Judd snapped the case closed when he saw the cash. Same routine every time. Same ol’, same ol’, same ol’ crap.
“Don’t you want to hear the hits?” I asked.
“Naw, man. You’re covered, that’s cool.” Judd passed two jewel cases to Willie and Romina who smiled and nodded, and he laid his, with the precision of a surgeon, in the middle of his top desk drawer, smiled at it, locked it in, stood up and said, “Let’s go to lunch.”
“I can’t man.” I lied. “I’ve got three more stations to hit before five.” Bullshit. I followed him up out of my chair. I was done for the day.
“You coming back next week?” Judd asked.
“I doubt it. I don’t get another raft of hits until the first of the month.”
“You call everything you promote a hit, don’t you?”
“As long as it costs nine bills to get airplay.”
“I read, man—I read your brand of music.”
“It’s a good thing,” I warned.
“Bye, Rachael Ray. We’ll wait right here for your next recipe. Just bring the ingredients.”
“Funny, real funny, Judd. See you in a couple of weeks.” Jocks… all the same. Cross their greedy little palms with silver and they’ll jump through frickin’ fire hoops. Fail to show up with their car payment and they’ll conveniently forget every hit you ever gave ‘em.
I smiled to the skinny black receptionist, waved myself out the second floor studios and took the steps down two at a time. I had to buy a new shirt and shoes before cocktail hour. I intended to look like GQ when the subject of last night’s dream date showed up in the flesh.
Yeah, last night I about destroyed the pillows, practicing.
+++
Later, feeling all spiff
y, looking sharp and smelling good, I took my usual place at the bar. It was 4:45 and Tylerfrank poured me a double, which I committed to sip slowly while waiting for the attractive Mrs. Katya Cahoone to appear and carry me off to fantasyland.
She didn’t show.
4 – My Florida Shell Game
“Well, kiss my ass, Sherlock.” I slammed down the phone, flopped back on the bed and stared at the ceiling. No frickin’ California lawyer’s going to threaten me. New rule: never return a call to a frickin’ lawyer you don’t know.
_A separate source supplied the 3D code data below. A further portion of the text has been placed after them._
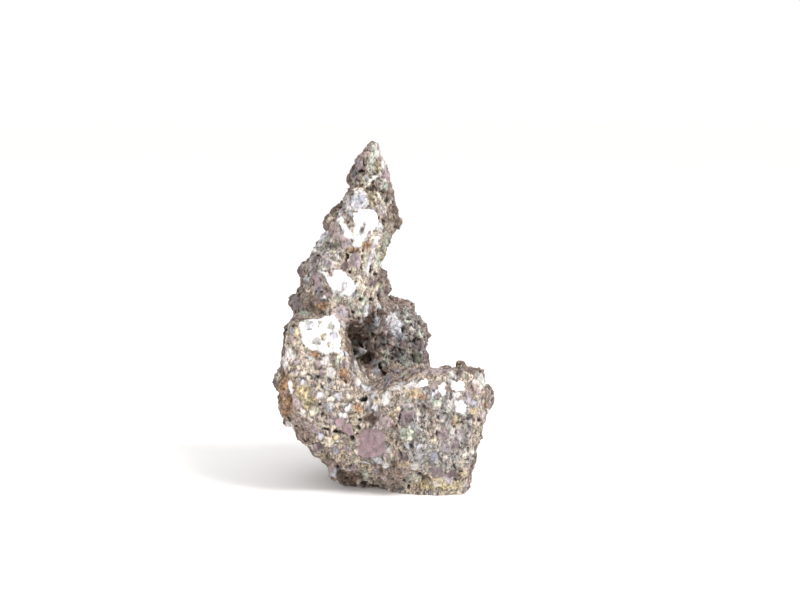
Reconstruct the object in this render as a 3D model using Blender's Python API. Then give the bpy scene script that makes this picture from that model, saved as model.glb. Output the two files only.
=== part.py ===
"""An ibigawa rock: one weathered conglomerate stone with a tall leaning spire, for Blender 4.5.

Metres, +Z up. The stone stands on the XY plane and its front faces -Y. The origin is the middle
of its box, on the surface that it rests on. Sizes below are in millimetres.
"""

import math
from typing import NamedTuple

import bmesh
import bpy
from mathutils import Matrix, Vector, noise
from mathutils.bvhtree import BVHTree

MM = 0.001


class Level(NamedTuple):
    """One level of a mass: its height, and how far it reaches each way."""

    z: float
    left: float
    right: float
    front: float
    back: float


# The masses that the stone is made of, each from its top down
SPIRE = (
    Level(267, -9, -4, 1, 11),
    Level(264, -13, -3, -2, 14),
    Level(259, -17, -2, -5, 17),
    Level(252, -21, -1, -8, 20),
    Level(244, -22, 1, -11, 23),
    Level(233, -23, 3, -14, 25),
    Level(222, -28, 4, -17, 27),
    Level(209, -38, 5, -20, 29),
    Level(198, -45, 6, -22, 31),
    Level(191, -50, 5, -24, 31),
    Level(180, -56, 3, -27, 33),
    Level(168, -59, -1, -30, 36),
    Level(155, -65, -2, -32, 40),
    Level(141, -69, 0, -33, 44),
    Level(131, -68, 2, -30, 48),
    Level(122, -68, 5, -17, 50),
    Level(108, -68, 9, -9, 53),
    Level(92, -67, 14, -9, 56),
    Level(70, -62, 26, -12, 57),
    Level(42, -48, 40, -18, 55),
    Level(12, -30, 48, -16, 49),
    Level(-9, -22, 46, -10, 42),
)
FIN = (
    Level(252, -9, -2, 2, 14),
    Level(243, -9, 3, -1, 17),
    Level(231, -9, 7, -4, 20),
    Level(220, -9, 9, -6, 22),
    Level(208, -9, 11, -7, 22),
    Level(201, -9, 11, -5, 20),
    Level(197, -9, 6, -2, 16),
)
SHOULDER = (
    Level(134, -70, -32, -40, -4),
    Level(127, -73, -29, -46, 3),
    Level(113, -76, -27, -51, 14),
    Level(100, -79, -22, -55, 22),
    Level(85, -81, -12, -59, 28),
    Level(70, -80, 0, -61, 32),
    Level(56, -74, 10, -61, 33),
    Level(45, -67, 15, -58, 33),
    Level(35, -58, 19, -54, 32),
    Level(26, -50, 21, -50, 31),
    Level(14, -43, 20, -42, 30),
    Level(5, -36, 18, -32, 27),
    Level(-9, -30, 15, -22, 23),
)
FRONT_BLOCK = (
    Level(97, 34, 72, -56, -32),
    Level(91, 4, 76, -63, -24),
    Level(84, -12, 78, -66, -17),
    Level(74, -20, 80, -68, -8),
    Level(62, -22, 79, -68, 5),
    Level(51, -20, 77, -67, 15),
    Level(41, -18, 75, -64, 24),
    Level(31, -16, 73, -61, 29),
    Level(20, -12, 71, -57, 31),
    Level(8, -4, 68, -51, 29),
    Level(-9, 6, 62, -45, 24),
)
BACK_LOBE = (
    Level(136, 3, 10, 18, 36),
    Level(131, -3, 21, 10, 45),
    Level(124, -6, 28, 4, 52),
    Level(116, -6, 33, 0, 57),
    Level(107, -6, 34, -2, 60),
    Level(96, -6, 34, -3, 62),
    Level(82, -6, 36, -5, 62),
    Level(60, -4, 44, -8, 59),
    Level(32, 0, 49, -8, 53),
    Level(-9, 2, 42, -6, 38),
)
RING_CORNERS = 12


class Mass(NamedTuple):
    """One mass: its levels, and the power on its corner circle, 1 for an ellipse and 0 for a box."""

    levels: tuple
    squareness: float


MASSES = (
    Mass(SPIRE, 0.75),
    Mass(FIN, 0.9),
    Mass(SHOULDER, 0.45),
    Mass(FRONT_BLOCK, 0.55),
    Mass(BACK_LOBE, 0.8),
)


class Pebble(NamedTuple):
    """A rounded stone that stands out of the mass: its middle and its half sizes."""

    x: float
    y: float
    z: float
    across: float
    deep: float
    high: float


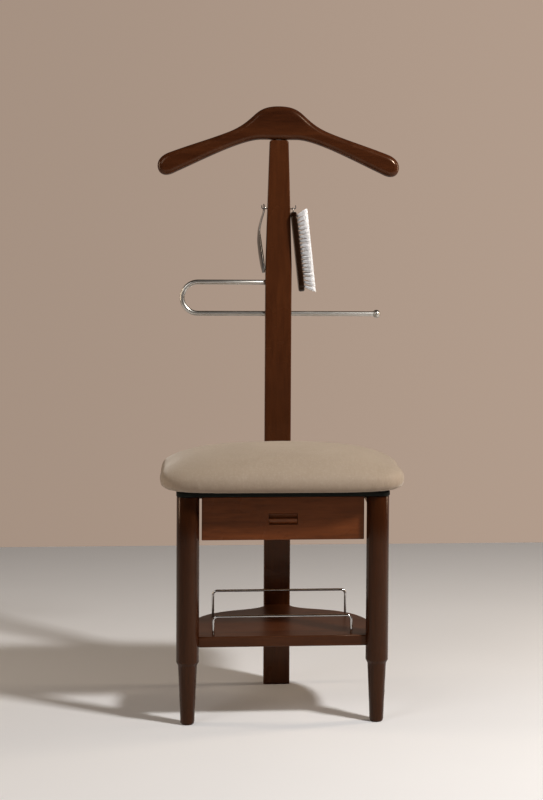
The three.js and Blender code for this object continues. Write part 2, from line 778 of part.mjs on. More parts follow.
function addFasteners() {
  add('left_leg_bolt', fastener(...legBolt(-1)), zincScrew());
  add('right_leg_bolt', fastener(...legBolt(1)), zincScrew());
  add('left_apron_screw', fastener(...apronScrew(-1)), zincScrew());
  add('right_apron_screw', fastener(...apronScrew(1)), zincScrew());
  apronBoltHeights.forEach((z, i) => {
    add(`post_bolt_${i + 1}`, fastener(...postBolt(z, 24)), zincScrew());
  });
  add('shelf_bolt', fastener(...postBolt(shelfMiddle, 40)), zincScrew());
  cushionScrewPlaces.forEach(([x, y], i) => {
    add(`cushion_screw_${i + 1}`, fastener(...cushionScrew(x, y)), zincScrew());
  });
  runnerScrewPlaces.forEach(([side, y], i) => {
    add(`runner_screw_${i + 1}`, fastener(...runnerScrew(side, y)), zincScrew());
  });
}

// The clothes brush hangs by its ring from the right hook and leans out at the bottom.
function addBrush() {
  const ringRadius = 3.2;
  const ringWire = 0.8;
  const hang = ringRadius - ringWire - HOOK_WIRE - 0.2;
  const brush = new THREE.Group();
  brush.position.set(postHalfWidthAt(HOOK_Z) + 5.6, postMiddle, HOOK_Z - hang);
  brush.rotation.y = THREE.MathUtils.degToRad(-BRUSH_LEAN);
  stand.add(brush);

  const top = -ringRadius - 1.5;
  const bottom = top - BRUSH_LENGTH;
  const outline = roundedRectangle(-BRUSH_WIDTH / 2, BRUSH_WIDTH / 2, bottom, top, 14);
  const slab = panelFacingFront(outline, -BRUSH_THICKNESS / 2, BRUSH_THICKNESS, 2);
  const shank = (clearance) => round([0, 0, -ringRadius], [0, 0, top - 8 - clearance], 1 + clearance, 8);
  add('brush_back', cut(slab.rotateZ(Math.PI / 2), shank(GAP)), walnut(), brush);

  const ring = new THREE.TorusGeometry(ringRadius, ringWire, 8, 20).rotateY(Math.PI / 2);
  add('brush_ring', join(ring, shank(0)), satinNickel(), brush);

  const base = BRUSH_THICKNESS / 2 + GAP;
  const block = (x, low, high, halfWidth) => [
    new THREE.Vector3(-halfWidth, low, x),
    new THREE.Vector3(halfWidth, low, x),
    new THREE.Vector3(halfWidth, high, x),
    new THREE.Vector3(-halfWidth, high, x),
  ];
  const bristles = loft([
    block(base, bottom + 6, top - 6, 16),
    block(base + BRISTLE_LENGTH, bottom - 1, top + 6, 20),
  ]);
  // The block is drawn with its bristles along Z; this lays them along X, with its length upright.
  const layDown = new THREE.Matrix4().makeBasis(
    new THREE.Vector3(0, 1, 0),
    new THREE.Vector3(0, 0, 1),
    new THREE.Vector3(1, 0, 0),
  );
  add('brush_bristles', bristles.applyMatrix4(layDown), whiteBristle(), brush);
}

// The shoehorn: a thin channel hung on the left hook by a hole near its top. It bows away from the
// post, and its two long edges turn back towards the post.
function addShoehorn() {
  const hookX = postHalfWidthAt(HOOK_Z) + 5.6;
  const top = HOOK_Z + 9;
  const thickness = 1.2;
  const hole = 2.4;
  const arcSteps = 6;
  // [drop below the top, outward shift of the edges, depth of the channel, half width]
  const stations = [
    [131, -1, 2.5, 8],
    [126, -0.4, 3.8, 12.5],
    [116, 0.8, 5, 15],
    [95, 3.8, 5.6, 15.5],
    [70, 7.2, 5, 13.5],
    [49, 9.8, 1, 10.5],
    [30, 5.2, 0.3, 9],
    [14, 0, 0, 8],
    [4, 0, 0, 7.5],
    [0, 0.6, 0, 5.5],
  ];
  const rings = stations.map(([drop, shift, depth, halfWidth]) => {
    const arc = (offset) => Array.from({ length: arcSteps + 1 }, (_, i) => {
      const across = (i / arcSteps) * 2 - 1;
      return new THREE.Vector3(
        -(hookX + shift + depth * (1 - across * across) + offset),
        postMiddle + halfWidth * across,
        top - drop,
      );
    });
    return [...arc(0), ...arc(thickness).reverse()];
  });
  const holeZ = HOOK_Z - hole + HOOK_WIRE + 0.2;
  const hook = round([-hookX - 6, postMiddle, holeZ], [-hookX + 3, postMiddle, holeZ], hole, 12);
  add('shoehorn', cut(loft(rings), hook), chrome());
}

addLegs();
addPost();
addHanger();
addTrouserBar();
addHooks();
addSeatFrame();
addSeat();
addDrawer();
addShelf();
addFasteners();
addBrush();
addShoehorn();

stand.position.y = -(standFront + standBack) / 2;
const valetStand = new THREE.Group();
valetStand.add(stand);

export default valetStand;
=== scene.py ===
import json
import math
import random

import bmesh
import bpy
import numpy as np
from mathutils import Matrix, Vector, noise


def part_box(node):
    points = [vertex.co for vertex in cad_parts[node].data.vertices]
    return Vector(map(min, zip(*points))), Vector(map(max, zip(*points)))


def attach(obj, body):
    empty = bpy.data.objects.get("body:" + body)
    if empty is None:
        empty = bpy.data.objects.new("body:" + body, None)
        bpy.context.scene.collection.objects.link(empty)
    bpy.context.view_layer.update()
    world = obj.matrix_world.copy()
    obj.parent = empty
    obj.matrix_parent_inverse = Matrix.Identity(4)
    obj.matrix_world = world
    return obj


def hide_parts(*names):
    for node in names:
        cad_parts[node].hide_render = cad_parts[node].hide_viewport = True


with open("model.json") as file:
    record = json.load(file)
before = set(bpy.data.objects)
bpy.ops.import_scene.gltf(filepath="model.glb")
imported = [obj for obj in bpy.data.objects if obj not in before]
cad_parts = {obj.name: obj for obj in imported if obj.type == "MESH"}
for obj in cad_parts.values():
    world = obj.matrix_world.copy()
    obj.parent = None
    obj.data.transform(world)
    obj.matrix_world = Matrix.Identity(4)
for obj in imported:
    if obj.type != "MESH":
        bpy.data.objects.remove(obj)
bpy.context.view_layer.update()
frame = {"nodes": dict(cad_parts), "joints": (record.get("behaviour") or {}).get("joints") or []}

MM = 0.001
NODES = frame["nodes"]
JOINTS = {joint["name"]: joint for joint in frame["joints"]}


# How much of the cloth's own movement shows over firm foam.
FOAM_GIVE = 0.4

# ---------- places and sizes, taken from the frame ----------
BOXES = {node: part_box(node) for node in NODES}


def low(node):
    return BOXES[node][0].copy()


def high(node):
    return BOXES[node][1].copy()


def centre(node):
    return (low(node) + high(node)) / 2


def size(node):
    return high(node) - low(node)


# ---------- material helpers ----------
class Material:
    """A procedural material: wraps a node tree and its Principled shader."""

    def __init__(self, name):
        self.material = bpy.data.materials.new(name)
        self.material.use_nodes = True
        self.tree = self.material.node_tree
        self.shader = self.tree.nodes["Principled BSDF"]
        self.position = self.node("ShaderNodeTexCoord").outputs["Object"]

    def node(self, kind, inputs=None, **settings):
        made = self.tree.nodes.new(kind)
        for key, value in settings.items():
            setattr(made, key, value)
        for key, value in (inputs or {}).items():
            self.feed(made.inputs[key], value)
        return made

    def feed(self, socket, value):
        if isinstance(value, bpy.types.NodeSocket):
            self.tree.links.new(value, socket)
        else:
            socket.default_value = value

    def set(self, **values):
        for key, value in values.items():
            self.feed(self.shader.inputs[key.replace("_", " ")], value)

    def stretched(self, scale):
        mapping = self.node("ShaderNodeMapping", {"Vector": self.position, "Scale": scale})
        return mapping.outputs["Vector"]

    def noise(self, vector, scale, detail=4.0, roughness=0.55, distortion=0.0):
        made = self.node("ShaderNodeTexNoise", {
            "Vector": vector,
            "Scale": scale,
            "Detail": detail,
            "Roughness": roughness,
            "Distortion": distortion,
        })
        return made.outputs["Fac"]

    def ramp(self, value, stops):
        made = self.node("ShaderNodeValToRGB", {"Fac": value})
        ramp = made.color_ramp
        while len(ramp.elements) < len(stops):
            ramp.elements.new(0.5)
        for element, (place, colour) in zip(ramp.elements, stops):
            element.position = place
            element.color = (*colour, 1) if len(colour) == 3 else colour
        return made.outputs["Color"]

    def span(self, value, from_low, from_high, to_low, to_high):
        made = self.node("ShaderNodeMapRange", {
            "Value": value,
            "From Min": from_low,
            "From Max": from_high,
            "To Min": to_low,
            "To Max": to_high,
        })
        return made.outputs["Result"]

    def math(self, operation, first, second=0.0):
        made = self.node("ShaderNodeMath", operation=operation)
        self.feed(made.inputs[0], first)
        self.feed(made.inputs[1], second)
        return made.outputs["Value"]

    def mix(self, factor, first, second, blend="MIX"):
        made = self.node("ShaderNodeMix", data_type="RGBA", blend_type=blend)
        self.feed(made.inputs[0], factor)
        self.feed(made.inputs[6], first if not isinstance(first, tuple) else (*first, 1))
        self.feed(made.inputs[7], second if not isinstance(second, tuple) else (*second, 1))
        return made.outputs[2]

    def bump(self, height, distance, strength=1.0, under=None):
        inputs = {"Height": height, "Distance": distance, "Strength": strength}
        if under is not None:
            inputs["Normal"] = under
        return self.node("ShaderNodeBump", inputs).outputs["Normal"]

    def attribute(self, name):
        return self.node("ShaderNodeAttribute", attribute_name=name).outputs["Fac"]

    def along(self, axis):
        parts = self.node("ShaderNodeSeparateXYZ", {"Vector": self.position})
        return parts.outputs[axis]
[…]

When I turned in my used-up car, the leasing company tried to convince me that I owed more than I agreed to pay when I signed the dotted line. To hell with the greedy bastards. The car was finished, and so was the contract. Besides, as little time as I was spending in LA, I might as well not have a seldom-used vehicle sitting in Southern California covered with desert dust and cinders from canyon fires.
Sometimes I think ahead. I had already set up an account with a friendly little S & L in South Beach and called my California bank and told them to wire every last dollar. Later, I’d taken that money in a cashier’s check and moved it to a small South Miami bank. If the ambulance chaser wanted to attach my funds, he’d have to frickin’ find ‘em first.
If I picked up a few more promo accounts, maybe I’d get that little black Mustang convertible I’d been admiring. I’d rent it in Miami and drive it back to LA over five or six days, and turn the whole thing into a road-trip vacation.
I dunno though. Six days on the road alone––
That’s when I thought of that sexy little East-European super model. I decided I wouldn’t be taking any mini-vacations until I’d satisfied my burning curiosity.
5 – That Makes Us Two of a Kind
Next, I had to go to South Beach and score some dope, some good buds and a little blow for this afternoon’s radio station. No cash, just good dope. The jocks at the leading alt-rocker didn’t want folding green, they just wanted to feel good when they played my clients’ records. Who could blame ‘em? If I had to listen to that shit thirty times a day, I’d want to be doped up, too.